**EXERCISE BRIEF**. Would you copy out the whole listing exactly as given?

**AVAILABLE DATA**.
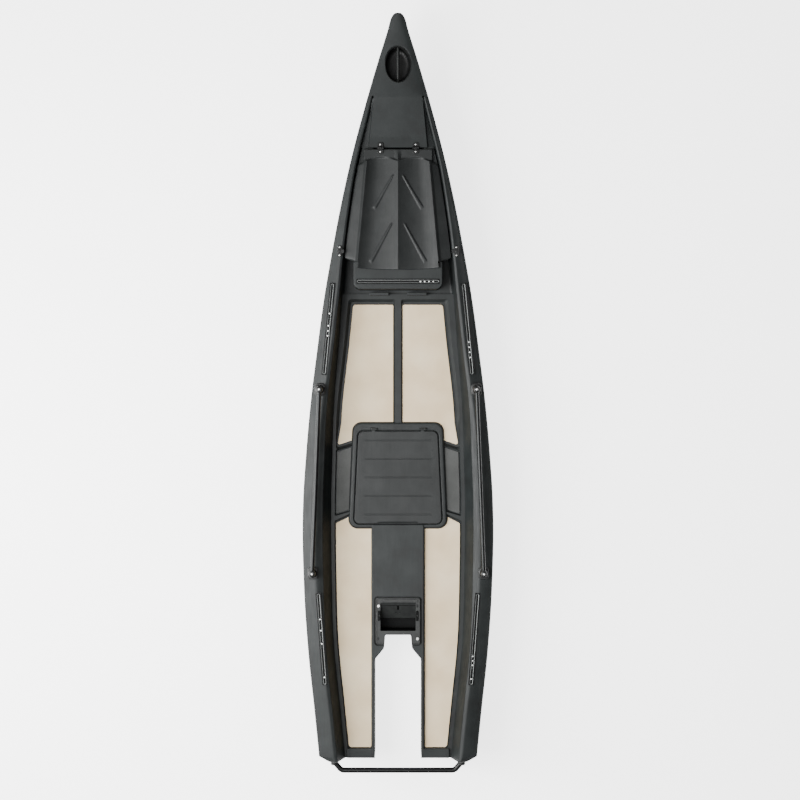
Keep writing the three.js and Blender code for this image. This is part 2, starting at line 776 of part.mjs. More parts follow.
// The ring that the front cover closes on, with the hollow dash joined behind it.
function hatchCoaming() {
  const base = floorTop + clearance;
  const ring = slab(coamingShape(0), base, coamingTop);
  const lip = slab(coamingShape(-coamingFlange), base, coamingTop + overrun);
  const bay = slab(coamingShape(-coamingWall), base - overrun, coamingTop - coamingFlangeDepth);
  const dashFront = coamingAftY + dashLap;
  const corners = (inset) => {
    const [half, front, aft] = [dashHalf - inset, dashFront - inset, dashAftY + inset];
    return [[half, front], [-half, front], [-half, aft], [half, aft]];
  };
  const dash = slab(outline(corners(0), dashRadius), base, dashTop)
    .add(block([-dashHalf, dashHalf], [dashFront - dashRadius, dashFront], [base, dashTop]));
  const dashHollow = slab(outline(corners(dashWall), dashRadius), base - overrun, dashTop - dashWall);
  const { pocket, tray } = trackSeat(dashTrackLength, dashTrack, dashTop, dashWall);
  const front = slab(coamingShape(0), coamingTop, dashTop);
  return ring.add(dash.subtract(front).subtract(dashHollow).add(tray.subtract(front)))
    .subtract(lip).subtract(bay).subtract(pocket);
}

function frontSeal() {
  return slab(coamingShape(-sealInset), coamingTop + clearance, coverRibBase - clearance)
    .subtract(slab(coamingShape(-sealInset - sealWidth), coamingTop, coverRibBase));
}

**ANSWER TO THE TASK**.
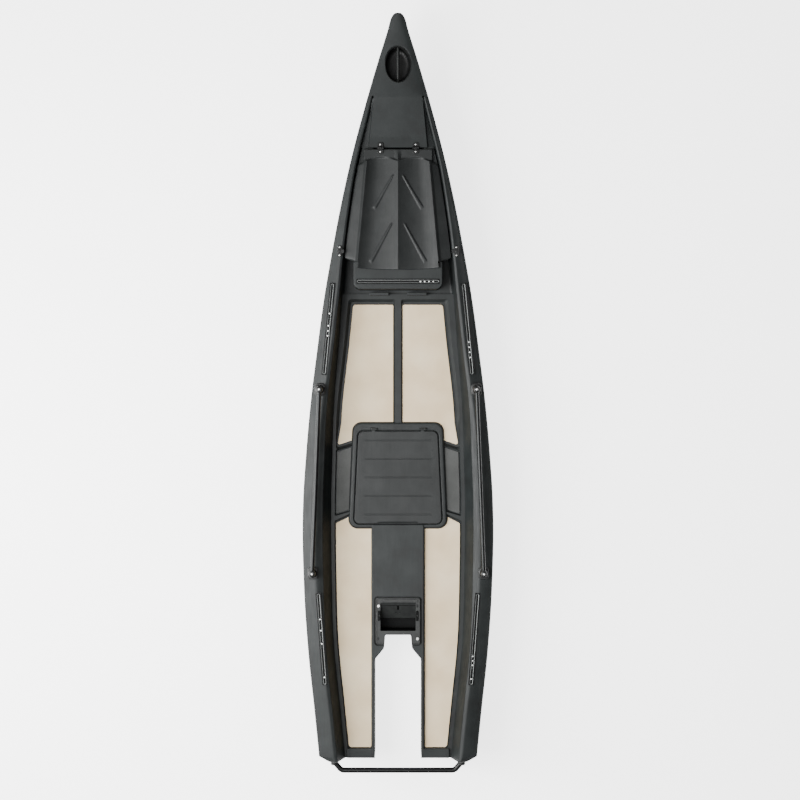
Keep writing the three.js and Blender code for this image. This is part 2, starting at line 776 of part.mjs. More parts follow.
// The ring that the front cover closes on, with the hollow dash joined behind it.
function hatchCoaming() {
  const base = floorTop + clearance;
  const ring = slab(coamingShape(0), base, coamingTop);
  const lip = slab(coamingShape(-coamingFlange), base, coamingTop + overrun);
  const bay = slab(coamingShape(-coamingWall), base - overrun, coamingTop - coamingFlangeDepth);
  const dashFront = coamingAftY + dashLap;
  const corners = (inset) => {
    const [half, front, aft] = [dashHalf - inset, dashFront - inset, dashAftY + inset];
    return [[half, front], [-half, front], [-half, aft], [half, aft]];
  };
  const dash = slab(outline(corners(0), dashRadius), base, dashTop)
    .add(block([-dashHalf, dashHalf], [dashFront - dashRadius, dashFront], [base, dashTop]));
  const dashHollow = slab(outline(corners(dashWall), dashRadius), base - overrun, dashTop - dashWall);
  const { pocket, tray } = trackSeat(dashTrackLength, dashTrack, dashTop, dashWall);
  const front = slab(coamingShape(0), coamingTop, dashTop);
  return ring.add(dash.subtract(front).subtract(dashHollow).add(tray.subtract(front)))
    .subtract(lip).subtract(bay).subtract(pocket);
}

function frontSeal() {
  return slab(coamingShape(-sealInset), coamingTop + clearance, coverRibBase - clearance)
    .subtract(slab(coamingShape(-sealInset - sealWidth), coamingTop, coverRibBase));
}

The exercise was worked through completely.